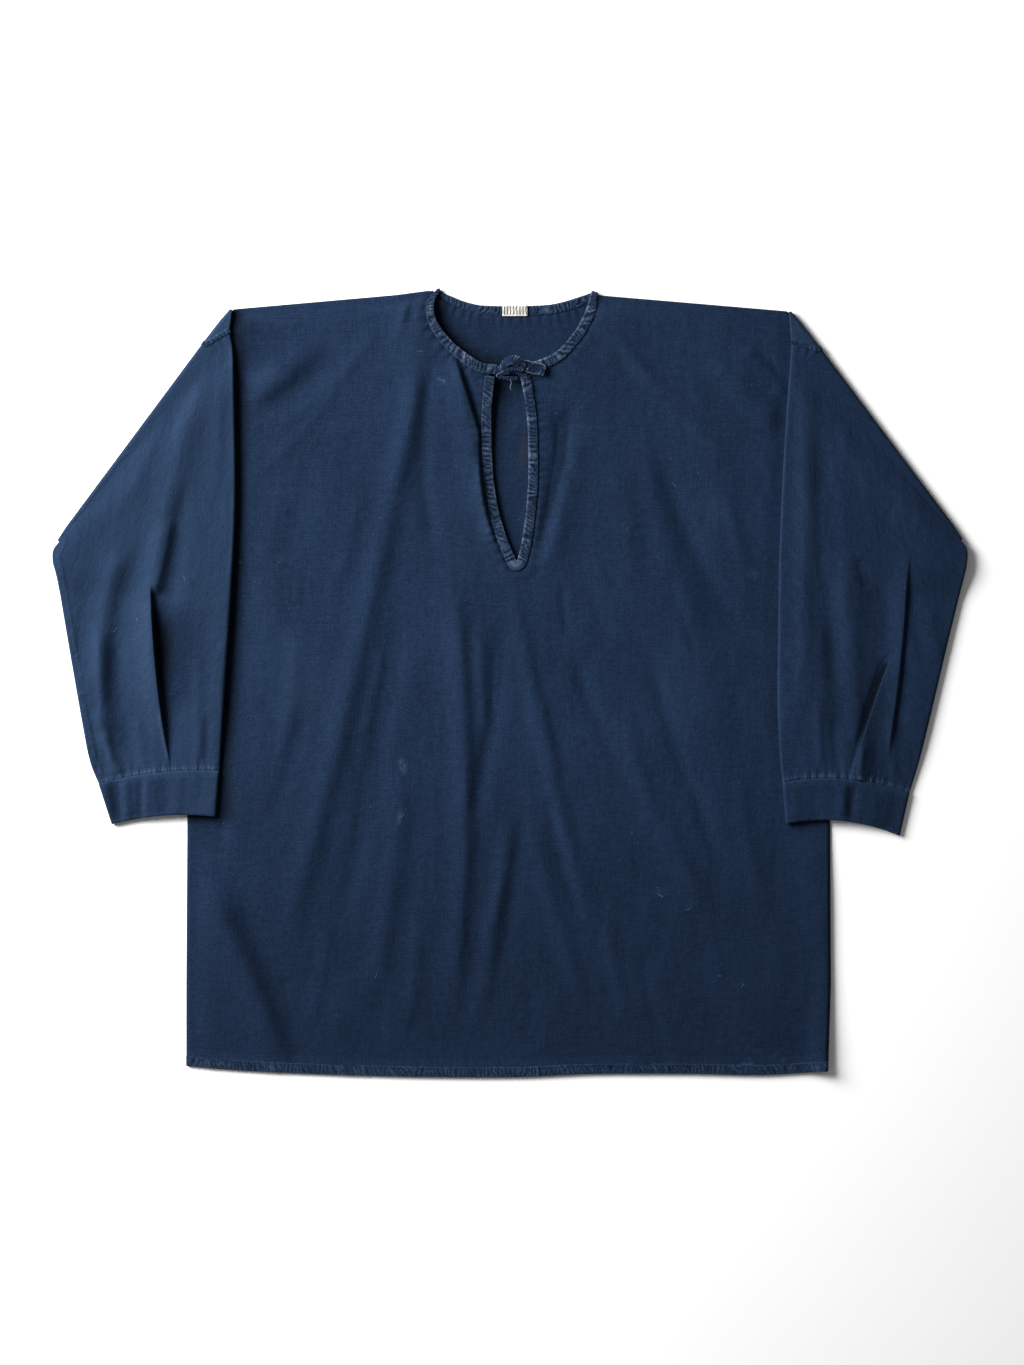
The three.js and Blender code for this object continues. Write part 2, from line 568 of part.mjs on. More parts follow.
// Stations that carry the neck's band over a shoulder tip, from the front down to the back
function overTip(tip) {
  const { across, forward } = tipFrame(tip);
  const [high, low] = [neckBand.leastLift + neckBand.thick / 2, neckBand.thick / 2];
  const radius = (high - low) / 2;
  return evenly(neckBand.turnSteps).map((share) => {
    const [out, up] = [Math.sin(share * Math.PI), Math.cos(share * Math.PI)];
    return {
      edge: point3(tip, low + radius * (1 + up)).addScaledVector(forward, radius * out),
      across,
      normal: forward.clone().multiplyScalar(out).setZ(up),
      width: neckBand.width,
      thick: neckBand.thick,
    };
  });
}

// The neck's band in three stretches and the slit's binding in three, each along its own curve
const bandHeight = (x, y) => Math.max(frontUnder(x, y), neckBand.leastLift) + neckBand.thick / 2;
const backHeight = () => neckBand.thick / 2;
const slitHeight = (x, y) => frontUnder(x, y) + slitBand.thick / 2;
const upToTip = evenly(neckBand.stations).slice(0, -1);
const downSlit = evenly(slitBand.stations).map((t) => t * 0.985);
const neckLeft = upToTip.map((t) => flatStation(necks.left, t, 1, neckBand, bandHeight));
const neckRight = upToTip.map((t) => flatStation(necks.right, t, -1, neckBand, bandHeight));
const neckBack = evenly(neckBand.backStations)
  .map((t) => flatStation(necks.back, t, -1, neckBand, backHeight))
  .map((station) => ({ ...station, normal: new THREE.Vector3(0, 0, -1) }));
const slitLeftSide = downSlit.map((t) => flatStation(slits.left, t, -1, slitBand, slitHeight));
const slitRightSide = downSlit.map((t) => flatStation(slits.right, t, 1, slitBand, slitHeight));
const slitFoot = footStations();

// The slit's binding turns round below the slit
function footStations() {
  const [left, right] = [slitLeftSide[slitLeftSide.length - 1], slitRightSide[slitRightSide.length - 1]];
  const edge = left.edge.clone().lerp(right.edge, 0.5);
  const lowest = { ...left, edge, across: new THREE.Vector3(0, -1, 0) };
  const turn = (before, after) => fanBetween(before, after, slitBand.tipSteps, slitHeight);
  return [...turn(left, lowest), lowest, ...turn(lowest, right)];
}

function neckBandSolid() {
  const [leftTurn, rightTurn] = [overTip(tipLeft), overTip(tipRight)];
  const [backStart, backEnd] = [neckBack[0], neckBack[neckBack.length - 1]];
  return loftSolid([
    ...neckLeft,
    ...leftTurn,
    ...fanBetween(leftTurn[leftTurn.length - 1], backStart, neckBand.fanSteps, backHeight),
    ...neckBack,
    ...fanBetween(rightTurn[rightTurn.length - 1], backEnd, neckBand.fanSteps, backHeight).reverse(),
    ...rightTurn.reverse(),
    ...[...neckRight].reverse(),
  ].map(stripRing));
}

const slitStations = [...slitLeftSide, ...slitFoot, ...[...slitRightSide].reverse()];
const slitBandSolid = () => loftSolid(slitStations.map(stripRing));

// The line beside a strip that the cloth is cut to
const besideStrip = (stations) => stations.map(({ edge, across, width }) => (
  edge.clone().addScaledVector(across, width + seamGap)));

// The line beside a shoulder tip, from the cloth up past the shoulder
function besideTip(tip, back) {
  const aboveNeck = 40;
  const { across, forward } = tipFrame(tip);
  const beside = point3(tip, 0).addScaledVector(across, neckBand.width + seamGap);
  const foot = beside.addScaledVector(forward, -back);
  return [foot, foot.clone().addScaledVector(forward, aboveNeck)];
}

// The front, with its neck and slit cut out of one sheet
function frontPanel() {
  const sheet = panelWall(frontGrid, frontUnder, hem.extra);
  const [slitTopLeft, slitTopRight] = [besideStrip(slitLeftSide)[0], besideStrip(slitRightSide)[0]];
  const leftNeck = besideStrip(neckLeft).filter((p) => p.x < slitTopLeft.x).reverse();
  const rightNeck = besideStrip(neckRight).filter((p) => p.x > slitTopRight.x);
  return cutPanel(sheet, [
    ...besideTip(tipLeft, 0).reverse(),
    ...leftNeck,
    ...besideStrip(slitStations),
    ...rightNeck,
    ...besideTip(tipRight, 0),
  ]);
}

// The back, which lies flat, with its neck cut out
function backPanel() {
  const sheet = panelWall(backGrid, () => 0, 0);
  const [leftLow, rightLow] = [tipLeft, tipRight].map((tip) => overTip(tip)[neckBand.turnSteps]);
  const turn = (before, after) => besideStrip(fanBetween(before, after, neckBand.fanSteps, backHeight));
  return cutPanel(sheet, [
    ...besideTip(tipLeft, seamGap).reverse(),
    ...turn(leftLow, neckBack[0]),
    ...besideStrip(neckBack),
    ...turn(neckBack[neckBack.length - 1], rightLow),
    ...besideTip(tipRight, seamGap),
  ]);
}

function labelSolid() {
  const across = new THREE.Vector3(0, -1, 0);
  const normal = new THREE.Vector3(0, 0, 1);
  const stations = evenly(label.stations).map((t) => {
    const x = mix(label.from, label.to, t);
    const edge = point3({ x, y: label.top }, neckBand.thick + seamGap + label.thick / 2);
    return { edge, across, normal, width: label.width, thick: label.thick };
  });
  return loftSolid(stations.map(stripRing));
}

// A tape along a line of points, each with its half width and thickness
function tapeSolid(stations) {
  return loftSolid(stations.map(({ x, y, z, halfWidth, thick }, i) => {
    const next = stations[Math.min(i + 1, stations.length - 1)];
    const last = stations[Math.max(i - 1, 0)];
    const run = new THREE.Vector3(next.x - last.x, next.y - last.y, 0).normalize();
    const across = new THREE.Vector3(-run.y, run.x, 0);
    const corner = (out, up) => new THREE.Vector3(x, y, z + up).addScaledVector(across, out);
    const half = thick / 2;
    return [
      corner(-halfWidth, 0), corner(-halfWidth * 0.8, half), corner(halfWidth * 0.8, half),
      corner(halfWidth, 0), corner(halfWidth * 0.8, -half), corner(-halfWidth * 0.8, -half),
    ];
  }));
}

// The tie's knot: a flattened ring of tape, tilted as it lies
function knotSolid() {
  const knot = { ring: 5.2, tape: 2.9, wide: 1.25, tall: 0.9, x: 4, y: 315, z: 14.4, tilt: -0.35 };
  const geometry = new THREE.TorusGeometry(knot.ring, knot.tape, 8, 18);
  geometry.scale(knot.wide, 1, knot.tall);
  geometry.rotateZ(knot.tilt);
  geometry.translate(knot.x, knot.y, knot.z);
  return geometry;
}

const tieTapes = {
  tie_left: [
    { x: -12.4, y: 311.6, z: 8.4, halfWidth: 4.6, thick: 1.6 },
    { x: -8, y: 312.2, z: 8.7, halfWidth: 4.2, thick: 1.6 },
    { x: -2, y: 313.2, z: 9.2, halfWidth: 3.4, thick: 1.6 },
    { x: 3.2, y: 314.2, z: 9.6, halfWidth: 2.8, thick: 1.6 },
  ],
  tie_right: [
    { x: 11.4, y: 310.6, z: 8.4, halfWidth: 4.4, thick: 1.6 },
    { x: 8, y: 311.2, z: 8.8, halfWidth: 3.8, thick: 1.6 },
    { x: 4.4, y: 312.6, z: 9.4, halfWidth: 2.8, thick: 1.6 },
  ],
  tie_end_right: [
    { x: 14.6, y: 315.4, z: 13.8, halfWidth: 3.0, thick: 2.4 },
    { x: 20, y: 314, z: 12.9, halfWidth: 3.8, thick: 2.4 },
    { x: 27, y: 312, z: 12.0, halfWidth: 4.4, thick: 2.4 },
    { x: 34.5, y: 310.2, z: 11.6, halfWidth: 4.8, thick: 2.2 },
  ],
  tie_end_left: [
    { x: -4.6, y: 307.2, z: 12.2, halfWidth: 3.4, thick: 2.0 },
    { x: -1, y: 305, z: 11.0, halfWidth: 3.0, thick: 2.0 },
    { x: 0.4, y: 300, z: 9.6, halfWidth: 1.6, thick: 1.6 },
    { x: 0.4, y: 292, z: 8.4, halfWidth: 1.0, thick: 1.2 },
  ],
};

const pieces = [
  { name: "back_panel", geometry: backPanel(), finish: darkIndigo },
  { name: "front_panel", geometry: frontPanel(), finish: indigo },
  { name: "sleeve_left", geometry: sleeveSolid(sleeveLeft), finish: indigo },
  { name: "sleeve_right", geometry: sleeveSolid(sleeveRight), finish: indigo },
  { name: "shoulder_corner_left", geometry: cornerSolid(sleeveLeft), finish: indigo },
  { name: "shoulder_corner_right", geometry: cornerSolid(sleeveRight), finish: indigo },
  { name: "cuff_left", geometry: cuffSolid(sleeveLeft), finish: indigo },
  { name: "cuff_right", geometry: cuffSolid(sleeveRight), finish: indigo },
  { name: "neck_band", geometry: neckBandSolid(), finish: indigo },
  { name: "slit_binding", geometry: slitBandSolid(), finish: indigo },
  { name: "tie_knot", geometry: knotSolid(), finish: indigo },
  { name: "neck_label", geometry: labelSolid(), finish: creamTape },
  ...Object.entries(tieTapes).map(([name, stations]) => (
    { name, geometry: tapeSolid(stations), finish: indigo })),
];

const smock = new THREE.Group();
for (const { name, geometry, finish } of pieces) {
  const mesh = new THREE.Mesh(geometry, new THREE.MeshStandardMaterial(finish));
  mesh.name = name;
  smock.add(mesh);
}

// The origin is at the middle of the smock's outline, on the table
const bounds = new THREE.Box3().setFromObject(smock);
const middle = bounds.getCenter(new THREE.Vector3());
smock.position.set(-middle.x, -middle.y, -bounds.min.z);

export default smock;
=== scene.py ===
import math

import bpy
import numpy as np
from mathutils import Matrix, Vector
from mathutils.bvhtree import BVHTree


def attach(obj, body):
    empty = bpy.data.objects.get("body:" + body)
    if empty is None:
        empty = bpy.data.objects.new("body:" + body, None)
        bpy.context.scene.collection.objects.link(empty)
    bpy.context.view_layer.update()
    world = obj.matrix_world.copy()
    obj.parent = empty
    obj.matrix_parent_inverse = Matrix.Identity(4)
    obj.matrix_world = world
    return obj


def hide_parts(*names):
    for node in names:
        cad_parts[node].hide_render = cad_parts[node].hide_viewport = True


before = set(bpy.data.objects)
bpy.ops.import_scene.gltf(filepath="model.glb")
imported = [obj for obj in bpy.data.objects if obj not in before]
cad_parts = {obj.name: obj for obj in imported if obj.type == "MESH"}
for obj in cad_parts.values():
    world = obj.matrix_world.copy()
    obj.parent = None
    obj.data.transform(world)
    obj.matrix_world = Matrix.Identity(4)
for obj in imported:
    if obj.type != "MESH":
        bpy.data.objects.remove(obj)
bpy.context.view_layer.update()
mm = 0.001

# All tables below are in millimetres as the smock lies: X across, Y from hem to neck, Z up from the floor.
place = {"shiftX": 0.013, "shiftY": -0.069}  # the middle of the outline is the frame's origin
cloth = {"wall": 1.2, "gap": 0.3, "cuffWall": 2.0, "air": 2.2}

# Outline of the body, shared by front and back
outline = {
    "shoulderLine": [(-276.5, 373), (-115, 387.2), (-83, 391.4), (92, 386.8), (277, 371)],
    "sideLeft": [(373, -276.5), (336, -301.5), (148, -318.5), (-134, -322.5), (-301, -323.5), (-383, -323.5)],
    "sideRight": [(371, 277), (333, 305), (145, 317.5), (-147, 320), (-301, 320.8), (-388, 318)],
    "hem": [(-323.5, -383), (-259, -388), (-167, -391.8), (-75, -394), (10, -394), (81, -391), (173, -390.7),
            (253, -392), (318, -388)],
    "hemDepth": 10,
    "hemThick": 1.5,
    "frontHemLift": 0.6,
}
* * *
- **TO BE DONE**:
In the listing above, find the line with "on the table" and the line with "obj.data.transform(world)". Output those two lines and every line between them, exactly as written.

- **TASK OUTPUT**:
// The origin is at the middle of the smock's outline, on the table
const bounds = new THREE.Box3().setFromObject(smock);
const middle = bounds.getCenter(new THREE.Vector3());
smock.position.set(-middle.x, -middle.y, -bounds.min.z);

export default smock;
=== scene.py ===
import math

import bpy
import numpy as np
from mathutils import Matrix, Vector
from mathutils.bvhtree import BVHTree


def attach(obj, body):
    empty = bpy.data.objects.get("body:" + body)
    if empty is None:
        empty = bpy.data.objects.new("body:" + body, None)
        bpy.context.scene.collection.objects.link(empty)
    bpy.context.view_layer.update()
    world = obj.matrix_world.copy()
    obj.parent = empty
    obj.matrix_parent_inverse = Matrix.Identity(4)
    obj.matrix_world = world
    return obj


def hide_parts(*names):
    for node in names:
        cad_parts[node].hide_render = cad_parts[node].hide_viewport = True


before = set(bpy.data.objects)
bpy.ops.import_scene.gltf(filepath="model.glb")
imported = [obj for obj in bpy.data.objects if obj not in before]
cad_parts = {obj.name: obj for obj in imported if obj.type == "MESH"}
for obj in cad_parts.values():
    world = obj.matrix_world.copy()
    obj.parent = None
    obj.data.transform(world)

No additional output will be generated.